Standard Life's (SL.) decision to sell its Canadian operation to local life assurer Manulife (CA: MFC) was certainly well received. The shares jumped 8 per cent on the day of the announcement, and it's hard to find a sector analyst who doesn't extol the virtues of the move.

That reaction is understandable. First, management seems to have negotiated an exceptionally canny deal. The price-tag is £2.2bn - £700m more than consensus valuation estimates for the business - of which £1.75bn (73p a share) will go straight to shareholders. The capital is being distributed through a scheme that allows investors to accept it as either income or capital (a 'B'/'C' share scheme).

Second, the deal allows Standard Life to exit a highly competitive business where sales have struggled. Crucially, the exit supports the group's strategic shift away from capital-intensive pure life business towards more dependable fee-focused lines, such as asset management. That strategy received a boost after the group completed the acquisition of fund manager Ignis in July.

The move will leave the company far more exposed to the UK life and savings market, which, as analysts at Berenberg point out, is "one of the most competitive marketplaces anywhere in the world". Yet Standard Life is also among the best-placed to compete. Its big presence in the drawdown and self-invested personal pensions (Sipps) markets, for example, leaves it poised to take advantage of the Budget day decision to scrap compulsory annuity purchases.

Panmure Gordon says...

Buy. The Canadian division includes a capital-intensive book of legacy business, the disposal of which will substantially reduce Standard Life's overall capital requirements. By refocusing the group on fee-based operations, this should create a less volatile profit stream.
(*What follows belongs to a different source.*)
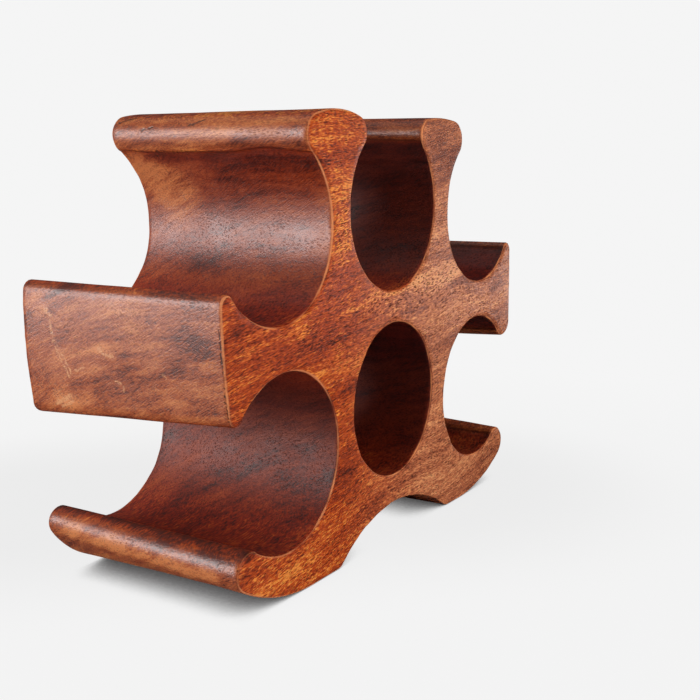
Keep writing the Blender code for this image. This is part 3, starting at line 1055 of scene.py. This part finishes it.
# Scratches and hairlines on the left arm's end and the left horn: (from, to, width), in metres
PALE_MARKS = (
    ((-0.151, 0.0425, 0.14), (-0.151, 0.039, 0.124), 0.0012),
    ((-0.151, 0.0385, 0.1245), (-0.15, 0.0295, 0.109), 0.0009),
    ((-0.151, 0.04, 0.124), (-0.15, 0.0315, 0.108), 0.0009),
    ((-0.1482, -0.001, 0.1062), (-0.148, -0.001, 0.1042), 0.0009),
    ((-0.148, -0.0245, 0.115), (-0.1478, -0.026, 0.1134), 0.0008),
    ((-0.1503, 0.012, 0.1235), (-0.15, 0.0085, 0.1205), 0.0011),
    ((-0.15, 0.0085, 0.1205), (-0.1498, 0.0038, 0.1204), 0.0012),
    ((-0.149, 0.0424, 0.094), (-0.149, 0.0324, 0.0985), 0.0016),
    ((-0.1487, 0.039, 0.0925), (-0.1486, 0.0315, 0.096), 0.0013),
    ((-0.1488, 0.0031, 0.1087), (-0.1486, 0.0003, 0.1076), 0.0012),
    ((-0.1502, 0.027, 0.1115), (-0.1501, 0.0226, 0.113), 0.0009),
    ((-0.1517, 0.0443, 0.1389), (-0.1516, 0.04, 0.1366), 0.001),
)
DARK_MARKS = (
    ((-0.1485, -0.0575, 0.136), (-0.1475, -0.0578, 0.118), 0.0007),
    ((-0.147, -0.0578, 0.112), (-0.144, -0.058, 0.096), 0.0005),
    ((-0.0848, 0.0546, 0.2263), (-0.0814, 0.046, 0.2287), 0.0009),
    ((-0.0861, 0.0393, 0.222), (-0.0851, 0.0327, 0.2239), 0.0007),
    ((-0.084, 0.0103, 0.2239), (-0.0817, 0.0021, 0.2267), 0.0008),
    ((-0.0826, 0.0323, 0.2125), (-0.0768, 0.037, 0.2091), 0.0007),
)


def marked(vector, *marks):
    """How much a point lies on any of the marks."""
    total = 0.0
    for start, end, width in marks:
        values = {"Vector": vector, "From": start, "To": end, "Width": width}
        mark = gives(vector.tree, "ShaderNodeGroup", values, "Mark", node_tree=mark_group())
        total = larger(mark, total)
    return total


# Where one part of the wood passes into another, and where painted shade and the painted sheen come in:
# from and to, in metres, across (X) or up (Z)
FADED_AND_SHEEN_SIDE = (-0.065, 0.05)
RIGHT_SIDE = (0.0, 0.04)
RIGHT_ARM = (0.06, 0.08)
ARM_UNDERSIDE = (0.125, 0.110)
UPPER_FLOOR = (0.153, 0.139)
LOWER_CEILING = (0.104, 0.084)


def surface_parts(tree, wood):
    """What the wood is worked out from at each point: its grain, its marks and its place."""
    place = gives(tree, "ShaderNodeTexCoord", output="Object")

    def stored(name):
        return gives(tree, "ShaderNodeAttribute", output="Fac", attribute_name=name)

    def placed(group, **values):
        """What a placed group puts out, in the order of its outputs."""
        values = {name.replace("_", " "): value for name, value in values.items()}
        node = add_node(tree, "ShaderNodeGroup", {"Vector": place, **values}, node_tree=group)
        return [Wire(socket) for socket in node.outputs]

    here = SimpleNamespace(rub=stored("rub"), stain=stored("stain"), lip=stored("lip_reach"))
    here.bands, here.streaks, here.fibres, here.pores, here.flecks = placed(
        grain_group(), Band_Width=wood.band, Streak_Width=wood.streak, Pore_Length=wood.pore_length,
        Pore_Width=wood.pore_width,
    )
    here.smudges, here.hatch = placed(
        handling_group(), Smudge_Size=wood.smudge_size, Hatch_Size=wood.hatch_size
    )
    [here.worn] = placed(
        wear_group(), Edge_Reach=stored("edge_reach"), Line_Width=wood.worn_width,
        Spot_Size=wood.worn_spots,
    )
    shaken = place + (cloudy(place, 420.0, output="Color") - HALF) * (0.003, 0.003, 0.003)
    here.pale, here.black = marked(shaken, *PALE_MARKS), marked(shaken, *DARK_MARKS)

    facing = gives(tree, "ShaderNodeNewGeometry", output="Normal")
    facing_side, facing_front, here.upward = split(facing)
    here.sideways, _, height = split(place)
    # The fibres are cut across where the wood faces a side
    here.cut = ramp(abs(facing_side), 0.25, 0.9)
    here.flat_face = ramp(abs(facing_front), 0.3, 0.9, 0.3)
    # How far a point is inside a bottle place, and where painted shade falls there: on a place's
    # ceiling, which faces down, in the places on the right but less under the right arm, low down in
    # the places, and as a painted reddish shade on the floor of an upper place
    here.within = ramp(here.lip, 0.0, 0.005)
    here.ceiling = here.within * ramp(here.upward, 0.1, -0.75)
    under_arm = ramp(here.sideways, *RIGHT_ARM) * ramp(height, *ARM_UNDERSIDE)
    right_shade = here.within * ramp(here.sideways, *RIGHT_SIDE) * (1.0 - under_arm * 0.8)
    low_shade = here.within * ramp(height, *LOWER_CEILING)
    here.deep = larger(right_shade, low_shade)
    here.deepest = larger(right_shade, low_shade * here.ceiling)
    here.trough = here.within * ramp(height, *UPPER_FLOOR) * ramp(height, *reversed(LOWER_CEILING))
    return here


def grain_shade(here, wood):
    """The colour of the wood's figure along the fibres and of its end grain, with rubs and stains,
    painted shade, and a painted sheen on the right.
    """
    # The tone runs from dark figure over heartwood to golden streaks
    tone = weighed(
        0.5, (here.bands, 0.95), (here.streaks, 0.7), (here.fibres, 1.0), (here.flecks, 0.9),
        (here.smudges, 0.35),
    )
    # A rub brightens the tone and a stain or painted shade darkens it, both in patches
    patchy = ramp(weighed(here.smudges, (here.streaks, 0.6), (here.flecks, 0.6)), 0.3, 0.7, 0.4)
    lively = weighed(0.22, (here.flecks, 0.4), (here.streaks, 0.6))
    tone = tone + patchy * (here.rub * lively - here.stain * 0.4)
    along = graded(
        tone, (0.12, wood.dark), (0.40, wood.heart), (0.62, wood.amber), (0.90, wood.gold)
    )
    # The wood on the right of the front and back faces is paler, partly as faded wood and partly as a
    # painted sheen
    faded = graded(tone, (0.15, wood.faded_dark), (0.50, wood.faded), (0.85, wood.faded_gold))
    along = blend(ramp(here.sideways, *FADED_AND_SHEEN_SIDE) * here.flat_face * 0.72, along, faded)
    cut_tone = weighed(
        tone + here.rub * 0.25, (here.flecks, -0.45), (here.fibres, -0.5), (here.streaks, 0.3),
        (here.smudges, 0.5), (here.hatch, 1.1),
    )
    ends = graded(cut_tone, (0.12, wood.dark), (0.45, wood.end_grain), (0.95, wood.end_gold))
    return blend(here.cut, along, ends)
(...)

Moreover, Standard Life is getting a great price, and we view the deal as fabulous for shareholders. Yet the shares - trading on about 1.1 times our 2014 forecast for embedded value (371p a share) - are inexpensively rated for the sector. That discount sits awkwardly with the group's prospects in the UK: it is well-placed to take advantage of such developments as autoenrolment. Expect operating profit of £747m for 2014, with operating EPS of 25.2p.

Deustche Bank says...

Buy. Management says the combined impact of the sale and cash return will actually be earnings neutral. Yet it will boost the quality of the group's earnings, given the substantial shift towards fee income. In fact, we forecast that fee-based revenue will account for 94 per cent of the total by 2016, compared with 81 per cent in the first half of 2014. Excluding Canada, we also expect underlying revenue growth of 24 per cent a year between 2013 and 2016 - partly reflecting the Ignis acquisition - compared with 15 per cent previously. That prompts us to boost our sum-of-the parts-based valuation by 6 per cent to 455p a share. Expect adjusted EPS of 22.3p for 2014, rising to 26.2p in 2015.